* **WHAT YOU NEED TO DO**: Restate, word for word, all of the material shown below.

● ● ● ● ●

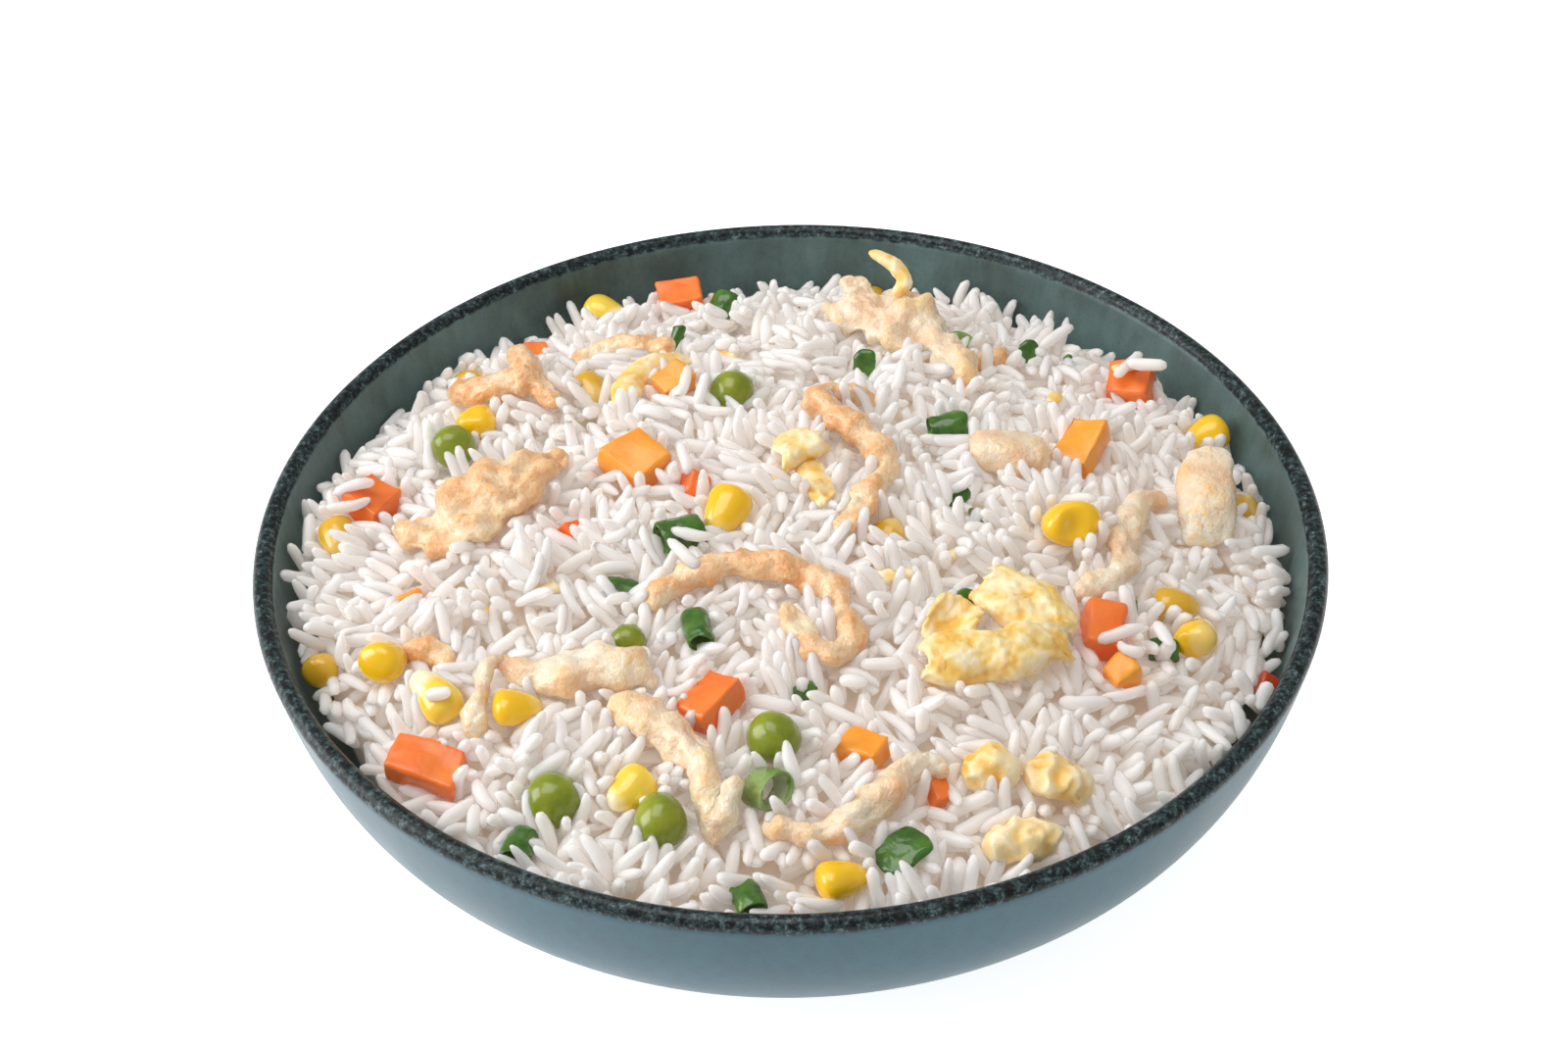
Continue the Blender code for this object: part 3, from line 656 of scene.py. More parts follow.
for name in sorted(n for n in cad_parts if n.startswith("carrot")):
    dice = cut_dice(cad_copy(name), 3.3 * int(name[-2:]))
    flesh = GOLD_CARROT if name in GOLD_DICE else RED_CARROT
    toppings.append(add_piece(name + "_dice", dice, flesh, [name]))

# ---- Corn -------------------------------------------------------------------------
# Sweetcorn kernels: a thin, tight, glossy yellow skin, broad at the crown and paler at the
# tip. Two of them have a dimple where the kernel has shrunk.


def corn_skin(name, crown, tip):
    material, position = new_material(
        name, Roughness=0.2, Subsurface_Weight=0.25, Subsurface_Scale=0.0025,
        Subsurface_Radius=(1.0, 0.6, 0.12), Coat_Weight=0.5, Coat_Roughness=0.08,
    )
    broad = texture_noise(material, position, 140, 3, 0.5)
    share = sums(material, "ADD", attribute(material, "share"), sums(material, "MULTIPLY", broad, 0.3))
    colour = ramp(material, share, [(0.2, tip), (0.42, crown)])
    coloured(material, colour)
    bumped(material, broad, 0.2, 0.0008)
    return material


YELLOW_CORN = corn_skin("yellow_corn", (0.93, 0.56, 0.004), (0.93, 0.66, 0.16))
PALE_CORN = corn_skin("pale_corn", (0.93, 0.66, 0.06), (0.95, 0.87, 0.6))
AMBER_CORN = corn_skin("amber_corn", (0.72, 0.42, 0.02), (0.8, 0.55, 0.15))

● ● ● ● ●

* **TASK SOLUTION**:
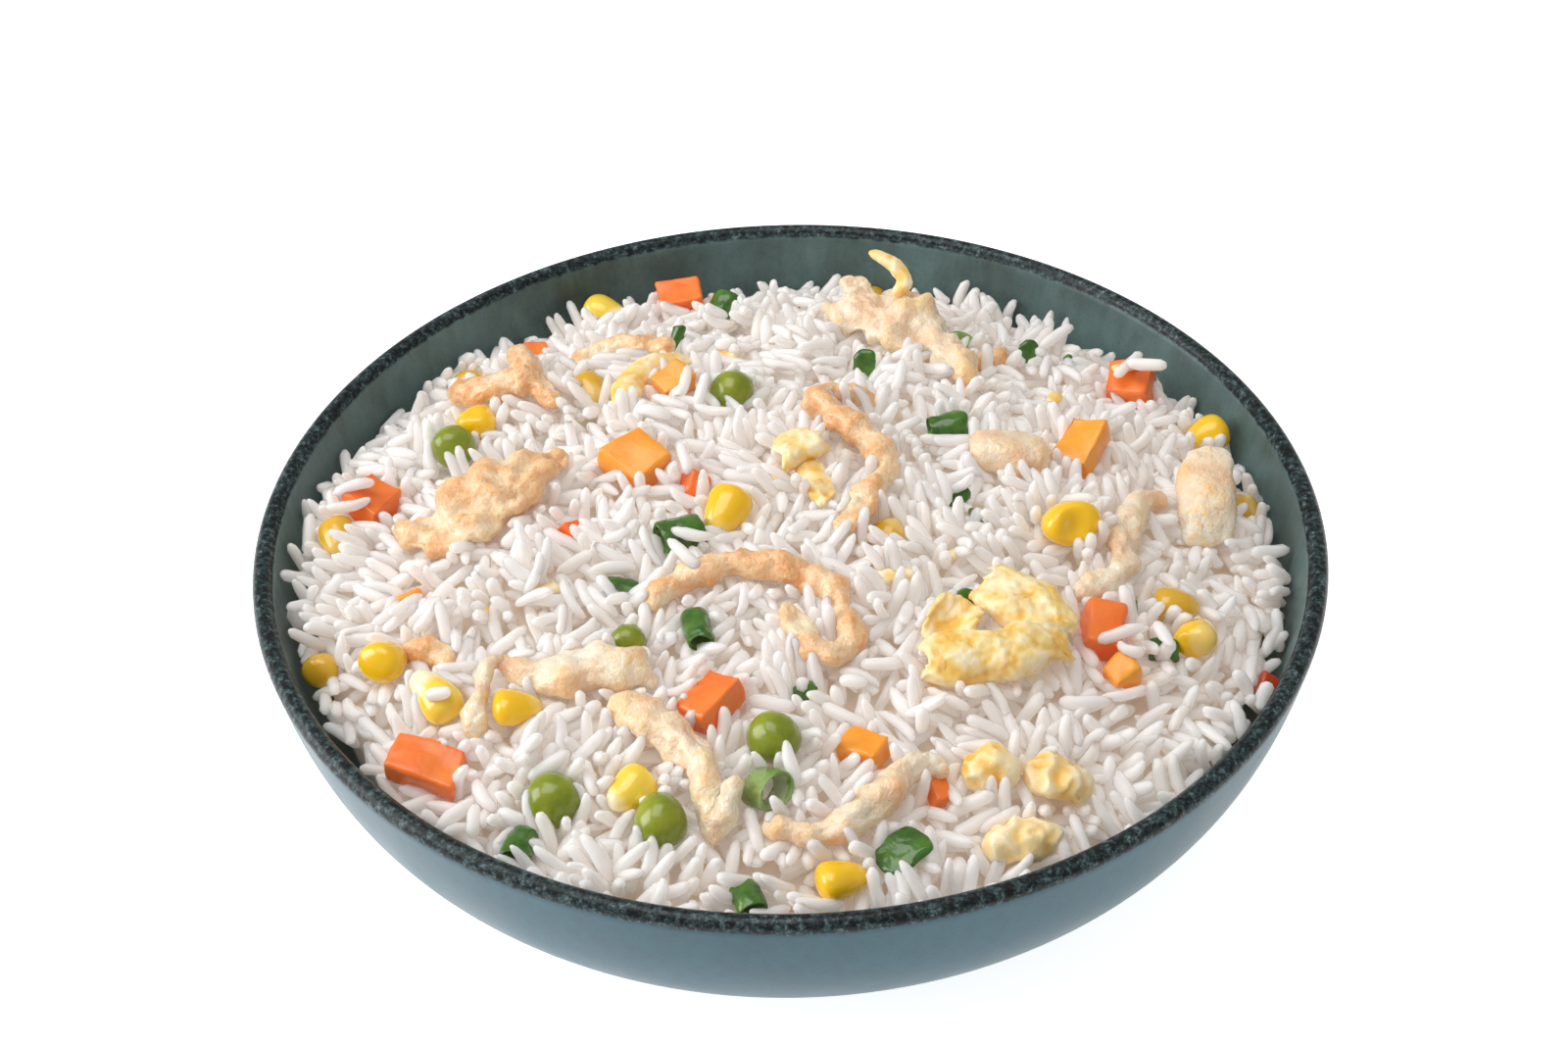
Continue the Blender code for this object: part 3, from line 656 of scene.py. More parts follow.
for name in sorted(n for n in cad_parts if n.startswith("carrot")):
    dice = cut_dice(cad_copy(name), 3.3 * int(name[-2:]))
    flesh = GOLD_CARROT if name in GOLD_DICE else RED_CARROT
    toppings.append(add_piece(name + "_dice", dice, flesh, [name]))

# ---- Corn -------------------------------------------------------------------------
# Sweetcorn kernels: a thin, tight, glossy yellow skin, broad at the crown and paler at the
# tip. Two of them have a dimple where the kernel has shrunk.


def corn_skin(name, crown, tip):
    material, position = new_material(
        name, Roughness=0.2, Subsurface_Weight=0.25, Subsurface_Scale=0.0025,
        Subsurface_Radius=(1.0, 0.6, 0.12), Coat_Weight=0.5, Coat_Roughness=0.08,
    )
    broad = texture_noise(material, position, 140, 3, 0.5)
    share = sums(material, "ADD", attribute(material, "share"), sums(material, "MULTIPLY", broad, 0.3))
    colour = ramp(material, share, [(0.2, tip), (0.42, crown)])
    coloured(material, colour)
    bumped(material, broad, 0.2, 0.0008)
    return material


YELLOW_CORN = corn_skin("yellow_corn", (0.93, 0.56, 0.004), (0.93, 0.66, 0.16))
PALE_CORN = corn_skin("pale_corn", (0.93, 0.66, 0.06), (0.95, 0.87, 0.6))
AMBER_CORN = corn_skin("amber_corn", (0.72, 0.42, 0.02), (0.8, 0.55, 0.15))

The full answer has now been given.